Exploration and mining of the nation’s natural resources, through the Baishan Lin’s, Vaitarna’s, Oleg Deripaska’s and the garden variety of Russian, or maybe Ukrainian diamond seekers and Chinese miners for whatever minerals lie in Guyana’s earth, have generated riches only for the ruling class over the past twenty five years, when we note that, despite the extraction of resources, poverty in every dimension remains systemically prevalent.

The wholesale expropriation of resources and misappropriation of their revenues may have been the driving force behind the civic outcry for the release of the Exxon contract and that was a good thing because it showed that the Government is accepting an Exxon deal that is too lucrative and one-sidedly beneficial to not ask more questions.

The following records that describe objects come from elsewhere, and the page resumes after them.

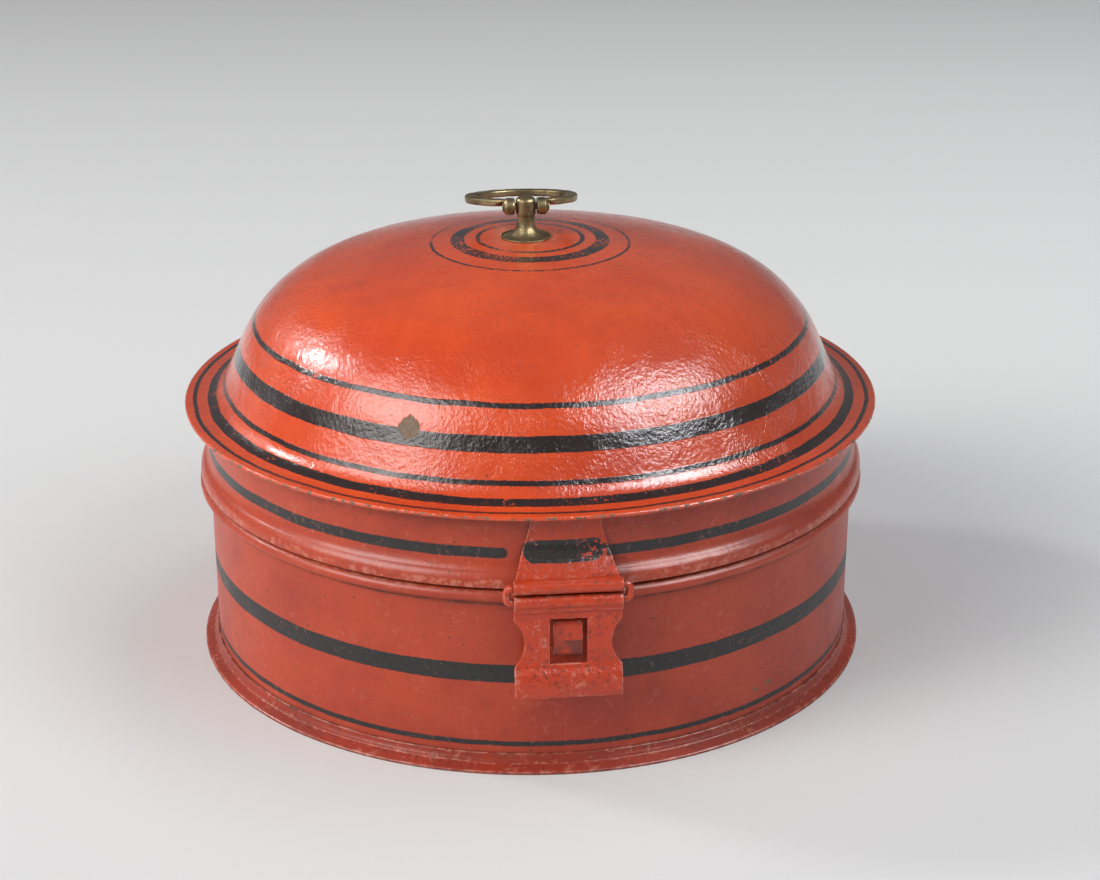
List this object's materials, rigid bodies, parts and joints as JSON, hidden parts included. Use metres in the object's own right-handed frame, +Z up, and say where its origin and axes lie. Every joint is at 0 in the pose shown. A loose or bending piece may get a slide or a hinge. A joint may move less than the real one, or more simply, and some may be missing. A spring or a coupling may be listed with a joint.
{
  "type": "flour sifter",
  "caption": "Round japanned tin with a domed hinged lid, front hasp over a staple, brass ring handle and a lift-out hoop sieve inside.",
  "frame": {"origin": "centre of the box's footprint, on the surface that the foot stands on", "axes": "+Z up along the tin's axis; the hasp is at -Y and the hinge at +Y"},
  "size_m": [0.1896, 0.194, 0.1243],
  "materials": {
    "gloss_lacquer": "glossy orange-red japanning with black lines, finely pebbled and chipped",
    "satin_lacquer": "satin brick-red japanning with black bands, worn at the edges",
    "old_brass": "brown tarnished brass, rubbed brighter on the edges",
    "bare_tin": "dull tinned sheet iron",
    "wire_cloth": "woven tinned wire"
  },
  "bodies": {
    "box": {"body_wall": "satin_lacquer", "body_collar": "bare_tin", "base_plate": "bare_tin", "foot_ring": "satin_lacquer", "sieve_ledge": "bare_tin", "staple": "satin_lacquer", "hinge_body_leaf": "satin_lacquer", "hinge_pin": "bare_tin"},
    "lid": {"lid_dome": "gloss_lacquer", "lid_skirt": "satin_lacquer", "hinge_lid_leaf": "satin_lacquer", "hasp_strap": "satin_lacquer", "handle_post": "old_brass", "handle_washer": "old_brass"},
    "link": {"hasp_link": "satin_lacquer"},
    "hasp": {"hasp_plate": "satin_lacquer"},
    "ring": {"handle_ring": "old_brass", "handle_pin": "old_brass"},
    "sieve": {"sieve_hoop": "bare_tin", "sieve_rim_wire": "bare_tin", "sieve_mesh": "wire_cloth", "sieve_clamp_ring": "bare_tin", "sieve_clips": "bare_tin"},
    "left_loop": {"sieve_loop_left": "bare_tin"},
    "right_loop": {"sieve_loop_right": "bare_tin"}
  },
  "joints": [
    {"name": "lid_hinge", "type": "hinge", "parent": "box", "child": "lid", "pos_m": [0, 0.0945, 0.05], "axis": [-1, 0, 0], "range_deg": [0, 105]},
    {"name": "link_swing", "type": "hinge", "parent": "lid", "child": "link", "pos_m": [0, -0.0955, 0.0529], "axis": [-1, 0, 0], "range_deg": [0, 80]},
    {"name": "hasp_swing", "type": "hinge", "parent": "link", "child": "hasp", "pos_m": [0, -0.0955, 0.0491], "axis": [-1, 0, 0], "range_deg": [-12, 95]},
    {"name": "ring_swing", "type": "hinge", "parent": "lid", "child": "ring", "pos_m": [-0.0011, 0, 0.1213], "axis": [1, 0, 0], "range_deg": [0, 198]},
    {"name": "sieve_lift", "type": "slide", "parent": "box", "child": "sieve", "axis": [0, 0, 1], "range_m": [0, 0.015]},
    {"name": "left_loop_swing", "type": "hinge", "parent": "sieve", "child": "left_loop", "pos_m": [-0.0779, 0, 0.049], "axis": [0, -1, 0], "range_deg": [0, 165]},
    {"name": "right_loop_swing", "type": "hinge", "parent": "sieve", "child": "right_loop", "pos_m": [0.0779, 0, 0.049], "axis": [0, 1, 0], "range_deg": [0, 165]}
  ]
}
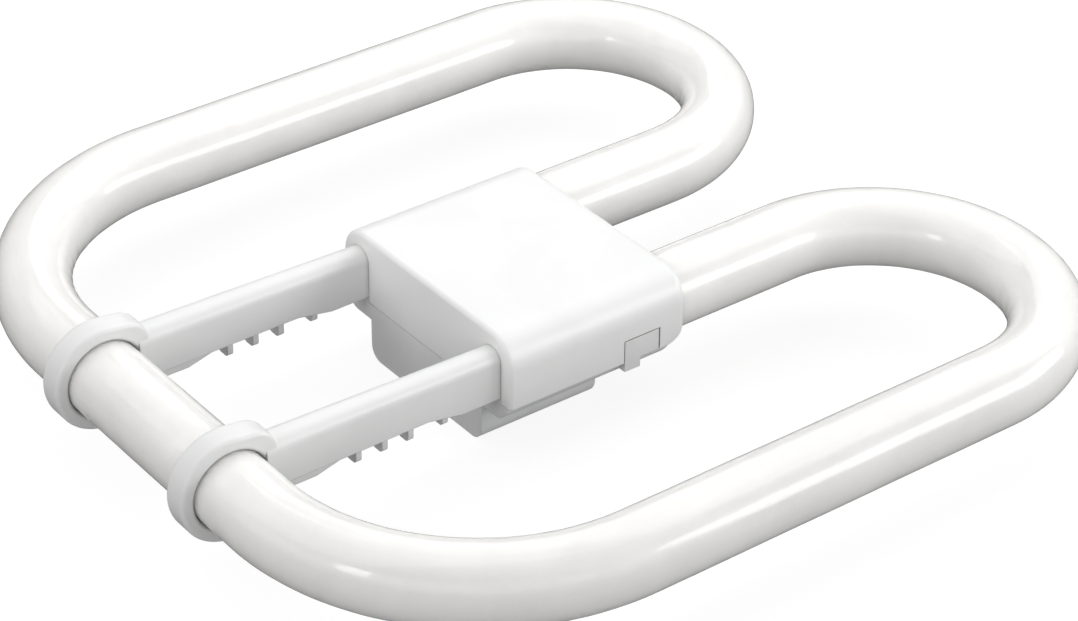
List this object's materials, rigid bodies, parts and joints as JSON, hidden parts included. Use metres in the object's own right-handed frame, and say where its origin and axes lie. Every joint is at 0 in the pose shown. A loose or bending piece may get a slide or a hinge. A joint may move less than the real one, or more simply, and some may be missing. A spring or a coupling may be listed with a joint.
{
  "type": "square compact fluorescent lamp",
  "caption": "Square four-pin compact fluorescent lamp: one white tube bent into two D-shaped loops, with a white moulded cap in the middle and two ribbed support arms clipped to the tube.",
  "frame": {"origin": "On the resting face of the contact block, under the middle of the lamp's outline", "axes": "+Z out of the top of the cap, away from the lampholder; +Y from the arms' clips towards the bends of the two loops; +X to the right"},
  "size_m": [0.2036, 0.2082, 0.0329],
  "materials": {
    "coated_glass": "clear glass over a white phosphor coating, opaque and glossy",
    "cover_moulding": "white moulded thermoplastic, satin",
    "base_moulding": "white moulded thermoplastic, satin",
    "arm_moulding": "white moulded thermoplastic, satin",
    "turned_brass": "bright turned brass",
    "drawn_wire": "bare drawn nickel-iron wire",
    "capping_cement": "dry off-white cement"
  },
  "bodies": {
    "root": {"discharge_tube": "coated_glass", "cap_cover": "cover_moulding", "cap_base": "base_moulding", "support_arm_left": "arm_moulding", "support_arm_right": "arm_moulding", "contact_pin_1": "turned_brass", "contact_pin_2": "turned_brass", "contact_pin_3": "turned_brass", "contact_pin_4": "turned_brass", "lead_wire_1": "drawn_wire", "lead_wire_2": "drawn_wire", "lead_wire_3": "drawn_wire", "lead_wire_4": "drawn_wire", "tube_cement_left": "capping_cement", "tube_cement_right": "capping_cement"}
  },
  "joints": []
}
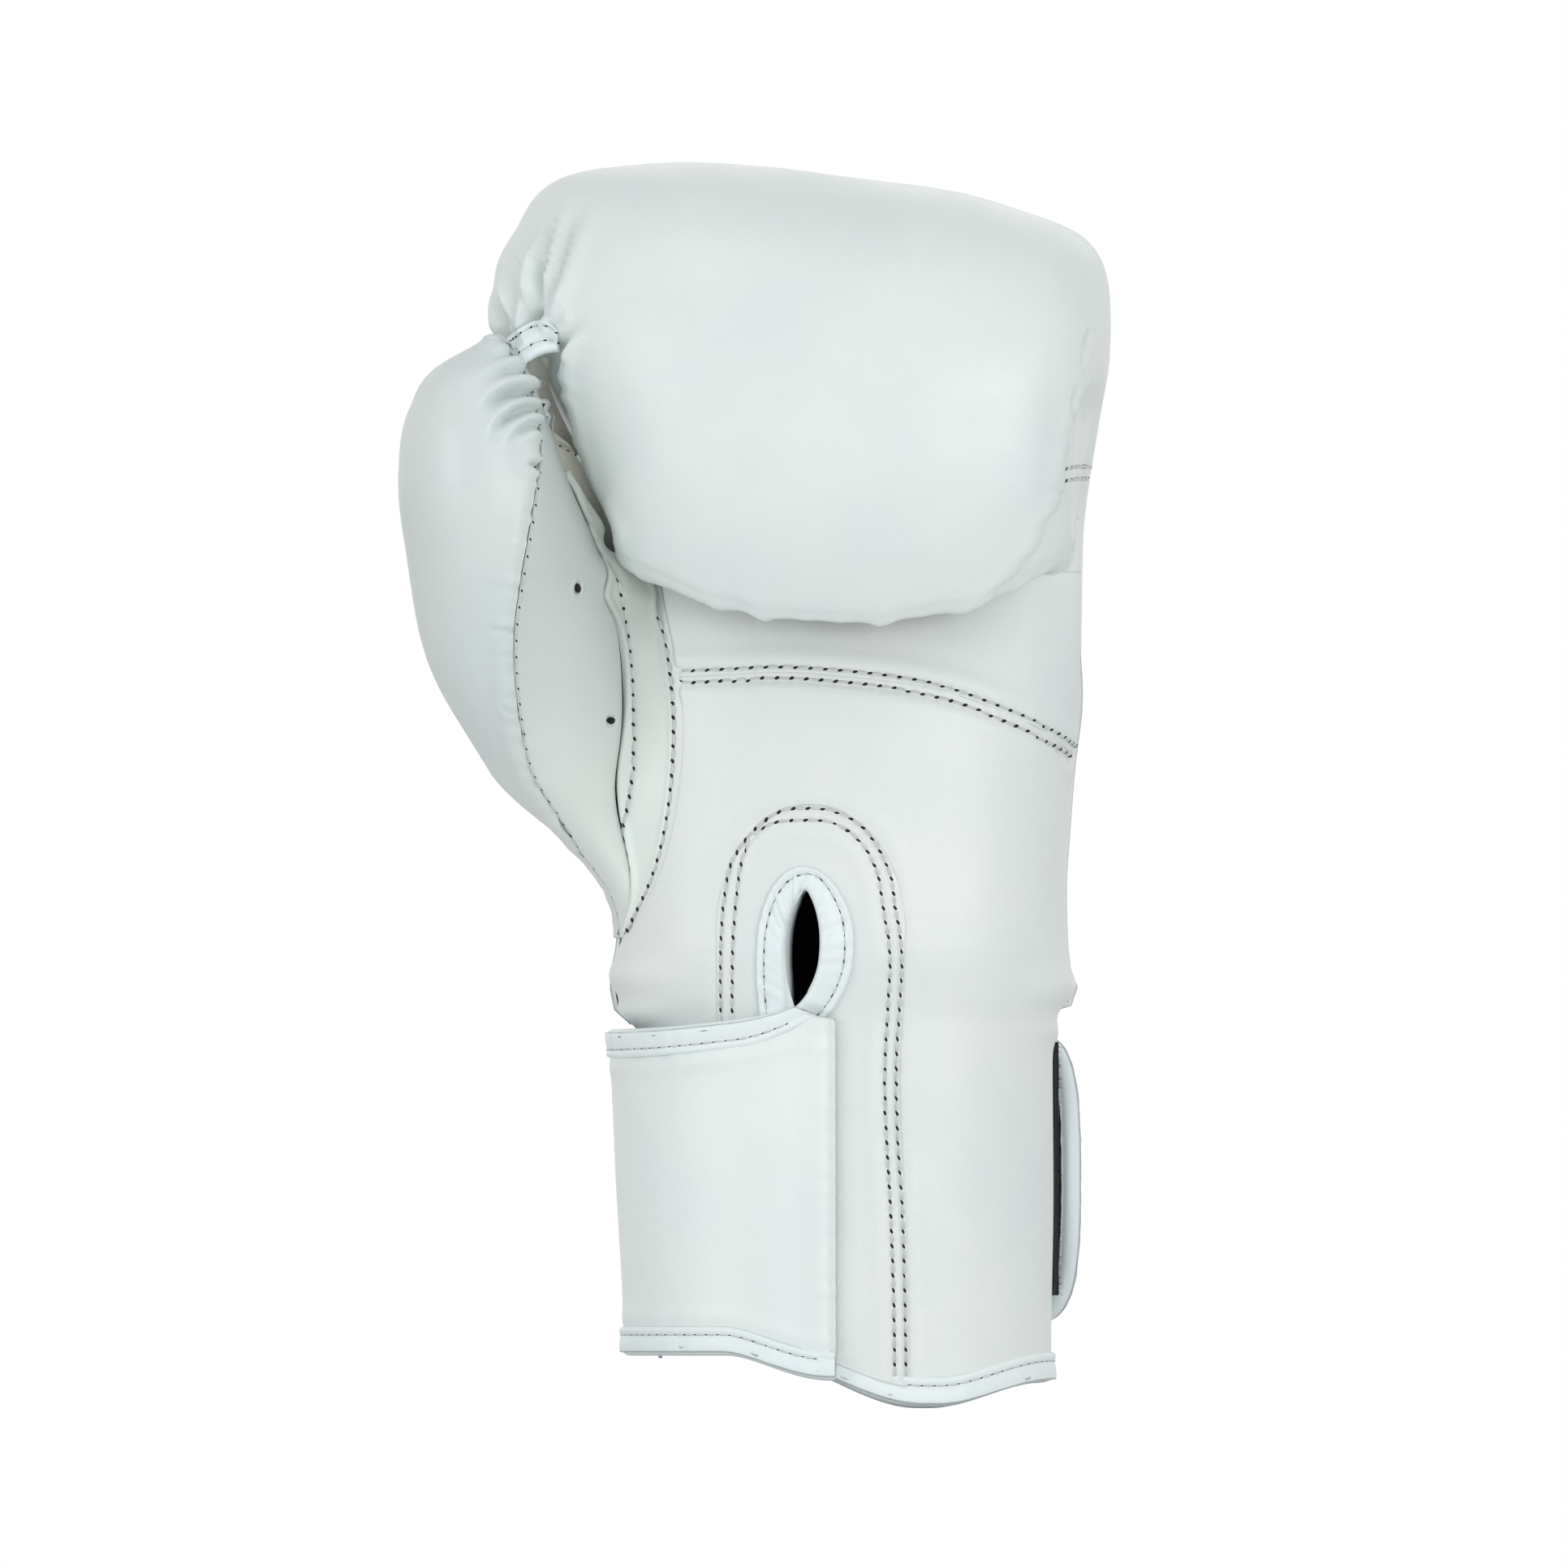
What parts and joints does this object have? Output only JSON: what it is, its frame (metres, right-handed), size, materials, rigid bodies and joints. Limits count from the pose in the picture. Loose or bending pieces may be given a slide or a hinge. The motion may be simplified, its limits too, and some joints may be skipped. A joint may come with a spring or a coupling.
{
  "type": "boxing glove",
  "caption": "Left-hand white leather boxing glove with layered knuckle padding, sewn thumb, palm entry slit and a hook-and-loop wrist strap.",
  "frame": {"origin": "middle of the hand opening, level with the lowest point of the cuff", "axes": "+Z from the cuff to the knuckles, +X to the little-finger side, +Y to the back of the hand, so the palm faces -Y"},
  "size_m": [0.1709, 0.1218, 0.2993],
  "materials": {
    "white_leather": "satin",
    "grey_leather": "matte",
    "binding": "satin",
    "lining": "matte",
    "foam": "matte",
    "tape": "matte"
  },
  "bodies": {
    "glove": {"knuckle_cover": "white_leather", "outer_foam": "foam", "middle_foam": "foam", "inner_foam": "foam", "finger_lining": "lining", "palm_upper_panel": "white_leather", "palm_lower_panel": "white_leather", "palm_foam": "foam", "palm_lining": "lining", "grip_bar": "foam", "slit_facing": "white_leather", "slit_binding": "binding", "cuff_back_panel": "white_leather", "cuff_foam": "foam", "cuff_lining": "lining", "cuff_binding": "binding", "loop_tape": "tape", "thumb_cover": "white_leather", "thumb_inner_panel": "grey_leather", "thumb_gusset": "white_leather", "thumb_foam": "foam", "thumb_lining": "lining", "thumb_web": "white_leather", "thumb_lock": "white_leather"},
    "strap": {"strap_panel": "white_leather", "strap_lining": "lining", "strap_upper_binding": "binding", "strap_lower_binding": "binding"},
    "strap_end": {"strap_end_panel": "white_leather", "strap_end_lining": "lining", "strap_end_binding": "binding", "hook_tape": "tape"}
  },
  "joints": [
    {"name": "strap_swing", "type": "hinge", "parent": "glove", "child": "strap", "pos_m": [-0.00164, -0.03989, 0.0518], "axis": [0, 0, 1], "range_deg": [0, 70]},
    {"name": "strap_peel", "type": "hinge", "parent": "strap", "child": "strap_end", "pos_m": [-0.03645, 0.03813, 0.0518], "axis": [0, 0, 1], "range_deg": [0, 140]}
  ],
  "couplings": [
    {"joint": "strap_swing", "follows": "strap_peel", "ratio": 0.5}
  ]
}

The US, we would think, should not be wielding commercial and political power at the same time, especially when it looks like the political brandishing is to improve the commercial manipulation.

Why should we bother to reply to Kautsky, asked Lenin. He would reply to us, and we would have to reply to his reply. There is no end to that. It will be quite enough for us to announce that Kautsky is a traitor to the working class, and everyone will understand everythingthe Proletarian Revolution…

It’s all about perception, is the message.

Say it and it shall be so.

So they, the Coalition Government, are announcing that the contract is the best that could be had …with the expectation, the anticipation, that the people will understand everything…

perception accomplished.

But the people have an aversion to the Leninist approach, Elected Coalition Leaders, and will ask until they are answered and appropriately.